Pages

03 January 2010

What is this day about again? oh yea, THE CEREMONY.



all pictures by Jorge Garcia , our awesome photographer

The process of planning a wedding as a bride is an interesting phenomenon.  We, women, have found a man we want to spend the rest of our lives with, and once we say yes to the big question, we lose all perspective. The ceremony, the WHOLE POINT OF THE DAY, somehow becomes lost in a sea of shoes and favors and who's having chicken or beef.  Our living room floors are covered with every issue of Brides we can get our hands on and the DVR is set to Say Yes To The Dress.  I admit, this was me, I succumbed to the details during the planning process.  It took us 15 minutes to decide what scripture we wanted read at the wedding.  It took me 15 HOURS to design and craft the programs seen above.  Many times, when having an emotional breakdown over my gocco breaking or the kinds of candy for the buffet or the DJ not playing the Grease Medley*, I had to scream at myself calmly tell myself to remain in perspective and remember what the point of the day was.
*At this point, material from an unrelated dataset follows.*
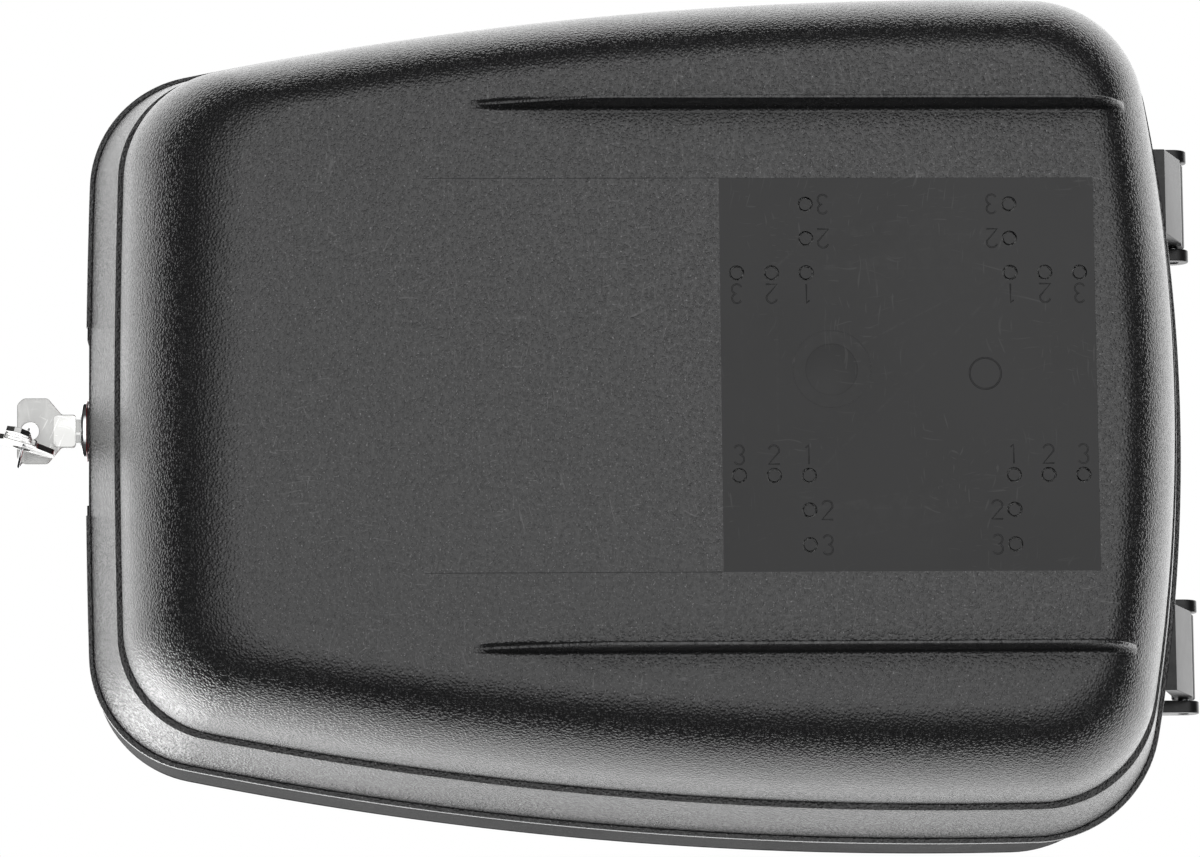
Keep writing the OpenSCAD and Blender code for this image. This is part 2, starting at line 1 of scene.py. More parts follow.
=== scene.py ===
"""Looks of a lockable bicycle top case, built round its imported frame.

Every class holds one sub-assembly: its fields are sizes in millimetres, and its methods build the pieces,
dress them in a finish and hand them to the body that they move with.
"""

import json
import logging
import math
from collections.abc import Callable, Sequence
from dataclasses import dataclass
from enum import Enum

import bmesh
import bpy
import numpy as np
from mathutils import Matrix, Vector

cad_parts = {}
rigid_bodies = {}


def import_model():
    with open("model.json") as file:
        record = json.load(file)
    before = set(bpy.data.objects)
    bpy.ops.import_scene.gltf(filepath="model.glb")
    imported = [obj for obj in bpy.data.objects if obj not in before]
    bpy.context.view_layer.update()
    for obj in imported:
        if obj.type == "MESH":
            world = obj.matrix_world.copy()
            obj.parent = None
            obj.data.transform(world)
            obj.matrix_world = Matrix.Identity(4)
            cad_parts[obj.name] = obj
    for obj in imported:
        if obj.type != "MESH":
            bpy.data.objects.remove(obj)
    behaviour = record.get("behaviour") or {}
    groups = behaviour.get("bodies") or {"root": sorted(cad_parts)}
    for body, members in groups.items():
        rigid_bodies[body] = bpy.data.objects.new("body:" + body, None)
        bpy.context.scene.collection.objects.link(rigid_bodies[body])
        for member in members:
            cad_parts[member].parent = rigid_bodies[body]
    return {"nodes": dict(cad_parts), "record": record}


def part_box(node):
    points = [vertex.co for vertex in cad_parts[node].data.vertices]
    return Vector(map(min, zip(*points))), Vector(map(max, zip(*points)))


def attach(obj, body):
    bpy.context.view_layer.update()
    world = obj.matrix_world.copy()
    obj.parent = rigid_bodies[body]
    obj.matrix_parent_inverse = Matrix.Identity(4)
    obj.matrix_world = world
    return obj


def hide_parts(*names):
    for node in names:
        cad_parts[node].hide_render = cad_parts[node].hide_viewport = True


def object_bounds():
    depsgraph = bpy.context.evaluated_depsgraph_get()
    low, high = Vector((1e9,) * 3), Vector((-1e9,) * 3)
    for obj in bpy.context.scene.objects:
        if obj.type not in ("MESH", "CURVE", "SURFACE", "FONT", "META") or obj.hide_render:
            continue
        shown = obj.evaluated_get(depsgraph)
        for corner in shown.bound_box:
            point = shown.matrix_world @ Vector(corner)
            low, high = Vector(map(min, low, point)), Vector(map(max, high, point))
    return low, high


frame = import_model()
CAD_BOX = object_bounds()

MM = 0.001
log = logging.getLogger("top_case")

Inset = tuple[float, float, float]
Point2 = tuple[float, float]


class Body(Enum):
    """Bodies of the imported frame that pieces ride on."""

    BASE = "base"
    LID = "lid"
    PLUG = "plug"
    RING = "ring"
    SPARE = "spare"


class Axis(Enum):
    """Directions that a turned or extruded piece can run along."""

    X = "x"
    Y = "y"
    Z = "z"


# ---------------------------------------------------------------- places


def box_mm(node: str) -> tuple[Vector, Vector]:
    """Finds where a CAD node is.

    Args:
        node: name of the node.

    Returns:
        Its lowest and highest corners in millimetres.
    """
    low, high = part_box(node)
    return Vector(low) / MM, Vector(high) / MM


def joint_of(name: str) -> dict:
    """Looks up a joint of the record.

    Args:
        name: name of the joint.

    Returns:
        The joint's entry in the record.
    """
    return next(j for j in frame["record"]["behaviour"]["joints"] if j["name"] == name)


def joint_mm(name: str) -> Vector:
    """Finds where a joint's axis passes, in millimetres."""
    return Vector(joint_of(name)["pos_m"]) / MM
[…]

It would be OK if I printed out my invites on the computer printer, no one cared what flavor of lollipops were available, and people love to do the Grease Lightning dance.

What really mattered was the feeling of walking down the aisle with my dad, doing some crazy lamaze breathing technique so I didn't have a full blown crying fit.



The heavy breathing kept the tears under wraps.



That is until I got to the altar and almost lost it.  This is my "oh my, don't lose it now, come on Michelle, keep it together" face.




I never subscribed to the school of thought that I, as a daughter, was a possession to be given away to a suitor.  Having said my little feminist statement, I'll say this, that exact moment where my dad placed my hand into Adam's was pivotal in my life, maybe even more so than when we were officially pronounced as married.  The word stopped turning in that one second.  I was officially becoming his wife.  (How cute is Adam's face here?  Come on!)



My mom gave a testament, during which we all laughed and cried.  Embarrassing stories where told about me, like when I was 9 and said I was going to marry a man with a beard....so I could save money on saving cream.  Or when I was 10 and said I wanted to marry a man who does housework....so I could sit on my butt all day and do nothing.  Surprisingly (or maybe not so), at 27, I agree with those two statements.  My husband has a beard and does housework.  My pre-adolescent self is jumping with joy right now.



The pastor I grew up with gave a wonderful sermon.  More than once, I thought to myself, "oh my gosh, I'M GETTING MARRIED, I'M GETTING MARRIED, I'M GETTING MARRIED."



See this picture?  Have you ever, in your life, seen a wedding ceremony where the paster puts his back to the congregation to administer the vows?  YEA.  ME NEITHER.  Back story:  at the rehearsal, he wanted to stand with his back to the guests, I put my stressed-out bride foot down and said, "No way, Jose'.  how is anyone supposed to see us?  What about THE PICTURES**??!"  We agreed he would stand in front of the altar facing the guests, just like any other wedding ceremony anywhere ON THIS PLANET.  Obviously, this didn't happen.  He stood with his back to everyone.  I almost had a melt down right there in the middle of my own wedding ceremony.  I regained perspective and am now chalking it up to a funny story.  It's a small detail that has made our wedding OUR wedding.



We prayed.



We kissed.



We married.



*through the planning I forgot to add the Grease Medley to the no-play list.  I just hate that song.  The guests loved it, everyone was on the dance floor.
**again, my rational thinking and perspective went out the window here.